On the one hand, those are important questions. Is action X really a breaking of a norm, or just something that the other side doesn’t like and wants to frame as immoral?
On the other hand, this argument bears a suspicious resemblance to “they started it.” You say, “Didn’t earlier Presidents face problems with judicial nominations?” Perhaps they did. I’m no expert. Wikipedia says the delaying of his confirmation hearings was unprecedented. Perhaps you disagree. But regardless, the real question is, do we collectively think it was a morally upright thing to do? If yes, then we have no problem. If not, then it it’s a norm violation, and it makes no difference how many times other people did similar bad things in the past.
Mark Z
Oct 8 2021 at 1:39pm
Isn’t ‘they started it’ essentially your argument, though? Regardless, who started it depends entirely on when you start telling the story. On political norms and the judiciary, if you start with Obama’s judiciary appointments, Republicans started it; if you start earlier, in the 90s, with Bork and Thomas etc. and Biden holding up court appointments, then they did’t start it. Maybe one could start telling it earlier though and that would just look like retaliation as well.

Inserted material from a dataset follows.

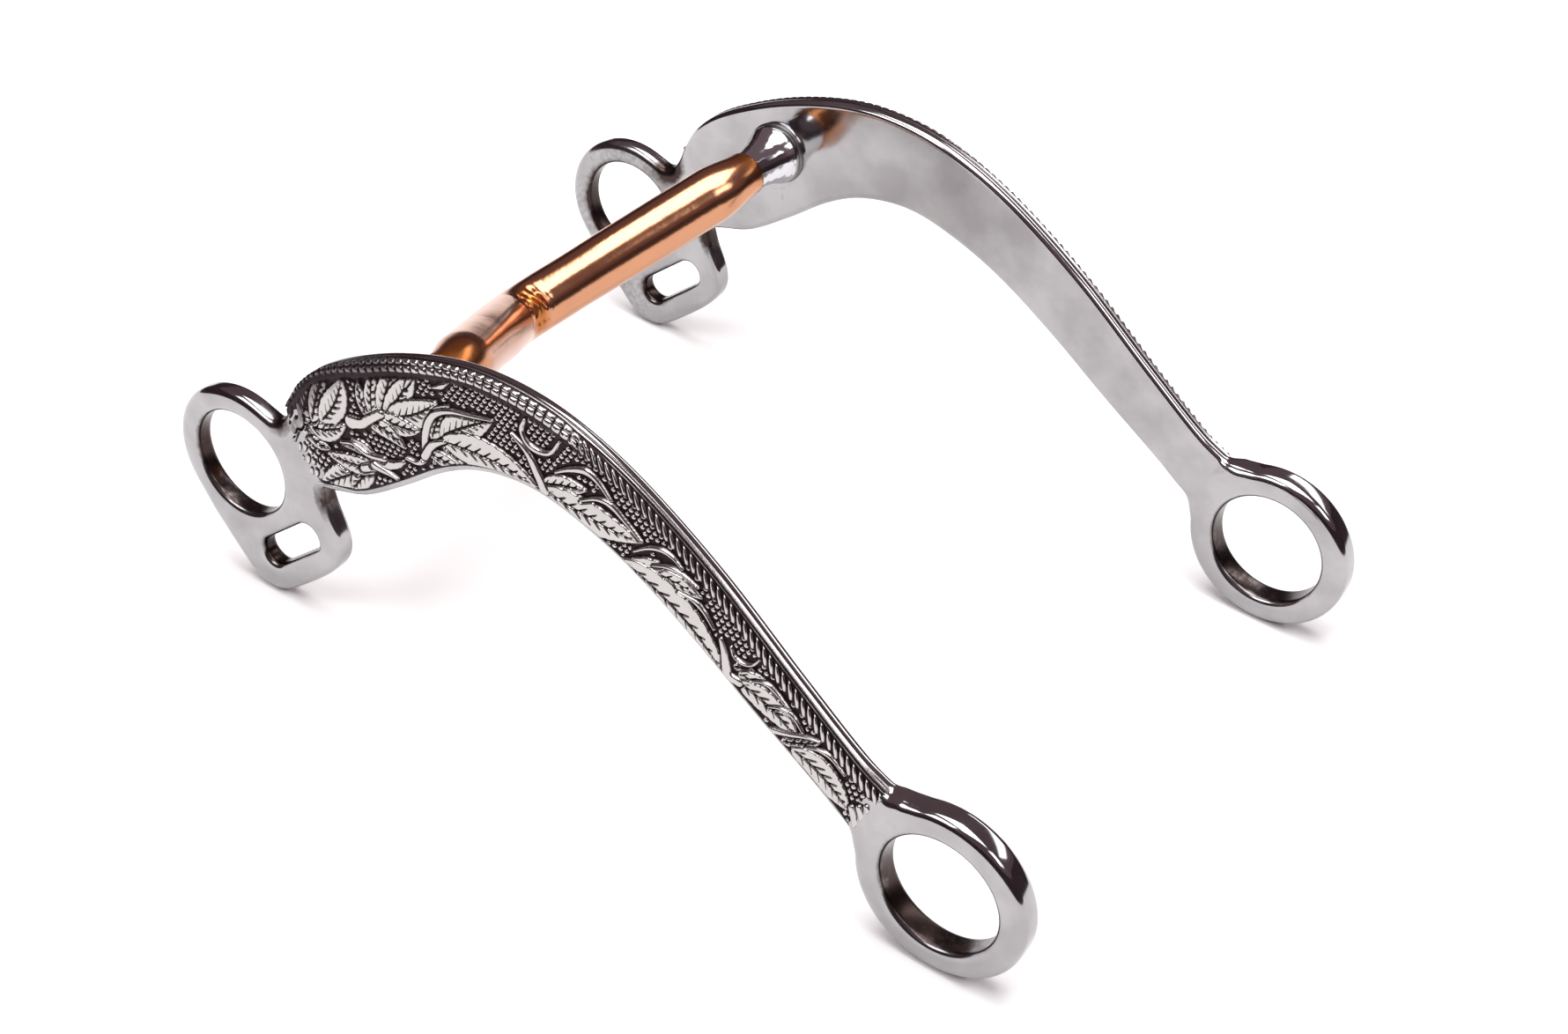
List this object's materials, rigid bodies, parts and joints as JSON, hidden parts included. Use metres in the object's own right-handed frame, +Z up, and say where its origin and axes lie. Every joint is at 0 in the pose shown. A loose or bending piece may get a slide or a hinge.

As with most conflicts, if anyone really started it, they’ve probably been dead for a long time.
KevinDC
Oct 8 2021 at 10:35am
The norm breaking point is very important. I’m reminded of this video by one of my favorite YouTubers describing how “shenanigans beget shenanigans” in the political process – mostly focused on the issue of the Supreme Court nomination process, but the general lesson applies too. Break one norm to make it easier for “your side,” and the “other side” breaks a different norm to offset that, and so on.
David Henderson
Oct 8 2021 at 11:48am
Good video. I hadn’t known about the forced recess at about the 10:00 point of the video. Wow!